Work to be completed: Write out the whole listing word for word.

::: Recorded information :::

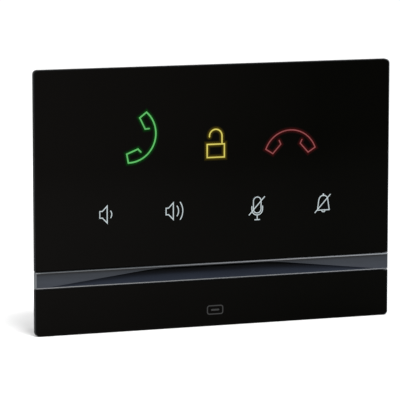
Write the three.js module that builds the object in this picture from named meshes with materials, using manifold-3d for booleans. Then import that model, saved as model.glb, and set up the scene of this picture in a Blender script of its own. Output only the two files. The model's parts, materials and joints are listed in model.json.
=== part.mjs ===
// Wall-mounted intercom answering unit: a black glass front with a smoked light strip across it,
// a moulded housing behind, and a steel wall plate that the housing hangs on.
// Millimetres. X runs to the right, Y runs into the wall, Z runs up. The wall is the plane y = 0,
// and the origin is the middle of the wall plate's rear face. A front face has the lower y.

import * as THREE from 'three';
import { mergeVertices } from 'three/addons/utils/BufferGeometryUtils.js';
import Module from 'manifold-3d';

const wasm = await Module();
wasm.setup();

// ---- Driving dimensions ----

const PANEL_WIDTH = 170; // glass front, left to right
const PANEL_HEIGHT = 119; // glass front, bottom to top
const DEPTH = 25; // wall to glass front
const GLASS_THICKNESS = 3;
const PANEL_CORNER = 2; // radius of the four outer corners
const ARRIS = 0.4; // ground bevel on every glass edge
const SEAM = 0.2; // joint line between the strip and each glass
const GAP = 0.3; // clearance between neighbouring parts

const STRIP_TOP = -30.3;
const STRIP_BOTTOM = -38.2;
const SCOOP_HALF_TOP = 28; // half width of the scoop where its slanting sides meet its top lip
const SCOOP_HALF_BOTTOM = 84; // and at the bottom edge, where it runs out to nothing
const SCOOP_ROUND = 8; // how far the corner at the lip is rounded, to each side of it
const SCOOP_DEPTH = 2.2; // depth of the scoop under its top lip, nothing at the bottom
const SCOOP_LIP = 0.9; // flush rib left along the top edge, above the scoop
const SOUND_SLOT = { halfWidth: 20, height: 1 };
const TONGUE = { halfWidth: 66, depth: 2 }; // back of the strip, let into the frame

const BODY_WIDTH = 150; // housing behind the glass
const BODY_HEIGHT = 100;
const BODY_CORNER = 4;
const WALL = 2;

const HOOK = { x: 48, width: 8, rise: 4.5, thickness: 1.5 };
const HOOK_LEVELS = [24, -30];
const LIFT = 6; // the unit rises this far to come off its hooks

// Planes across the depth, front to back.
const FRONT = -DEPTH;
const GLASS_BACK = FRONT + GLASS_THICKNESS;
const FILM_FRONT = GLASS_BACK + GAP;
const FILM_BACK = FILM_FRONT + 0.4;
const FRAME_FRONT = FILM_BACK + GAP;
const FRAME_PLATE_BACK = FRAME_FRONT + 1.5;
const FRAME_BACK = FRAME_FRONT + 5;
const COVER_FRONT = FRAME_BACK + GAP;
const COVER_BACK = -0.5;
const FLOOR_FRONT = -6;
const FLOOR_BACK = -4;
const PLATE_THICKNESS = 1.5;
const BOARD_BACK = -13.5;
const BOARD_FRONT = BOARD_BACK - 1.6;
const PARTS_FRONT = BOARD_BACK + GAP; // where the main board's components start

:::

Written response:
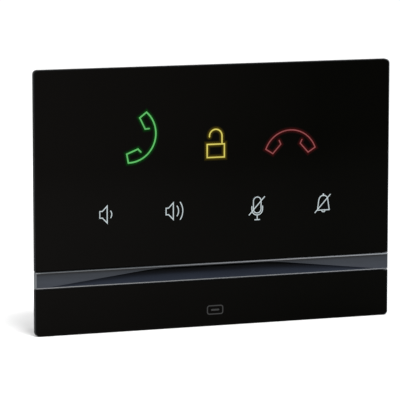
Write the three.js module that builds the object in this picture from named meshes with materials, using manifold-3d for booleans. Then import that model, saved as model.glb, and set up the scene of this picture in a Blender script of its own. Output only the two files. The model's parts, materials and joints are listed in model.json.
=== part.mjs ===
// Wall-mounted intercom answering unit: a black glass front with a smoked light strip across it,
// a moulded housing behind, and a steel wall plate that the housing hangs on.
// Millimetres. X runs to the right, Y runs into the wall, Z runs up. The wall is the plane y = 0,
// and the origin is the middle of the wall plate's rear face. A front face has the lower y.

import * as THREE from 'three';
import { mergeVertices } from 'three/addons/utils/BufferGeometryUtils.js';
import Module from 'manifold-3d';

const wasm = await Module();
wasm.setup();

// ---- Driving dimensions ----

const PANEL_WIDTH = 170; // glass front, left to right
const PANEL_HEIGHT = 119; // glass front, bottom to top
const DEPTH = 25; // wall to glass front
const GLASS_THICKNESS = 3;
const PANEL_CORNER = 2; // radius of the four outer corners
const ARRIS = 0.4; // ground bevel on every glass edge
const SEAM = 0.2; // joint line between the strip and each glass
const GAP = 0.3; // clearance between neighbouring parts

const STRIP_TOP = -30.3;
const STRIP_BOTTOM = -38.2;
const SCOOP_HALF_TOP = 28; // half width of the scoop where its slanting sides meet its top lip
const SCOOP_HALF_BOTTOM = 84; // and at the bottom edge, where it runs out to nothing
const SCOOP_ROUND = 8; // how far the corner at the lip is rounded, to each side of it
const SCOOP_DEPTH = 2.2; // depth of the scoop under its top lip, nothing at the bottom
const SCOOP_LIP = 0.9; // flush rib left along the top edge, above the scoop
const SOUND_SLOT = { halfWidth: 20, height: 1 };
const TONGUE = { halfWidth: 66, depth: 2 }; // back of the strip, let into the frame

const BODY_WIDTH = 150; // housing behind the glass
const BODY_HEIGHT = 100;
const BODY_CORNER = 4;
const WALL = 2;

const HOOK = { x: 48, width: 8, rise: 4.5, thickness: 1.5 };
const HOOK_LEVELS = [24, -30];
const LIFT = 6; // the unit rises this far to come off its hooks

// Planes across the depth, front to back.
const FRONT = -DEPTH;
const GLASS_BACK = FRONT + GLASS_THICKNESS;
const FILM_FRONT = GLASS_BACK + GAP;
const FILM_BACK = FILM_FRONT + 0.4;
const FRAME_FRONT = FILM_BACK + GAP;
const FRAME_PLATE_BACK = FRAME_FRONT + 1.5;
const FRAME_BACK = FRAME_FRONT + 5;
const COVER_FRONT = FRAME_BACK + GAP;
const COVER_BACK = -0.5;
const FLOOR_FRONT = -6;
const FLOOR_BACK = -4;
const PLATE_THICKNESS = 1.5;
const BOARD_BACK = -13.5;
const BOARD_FRONT = BOARD_BACK - 1.6;
const PARTS_FRONT = BOARD_BACK + GAP; // where the main board's components start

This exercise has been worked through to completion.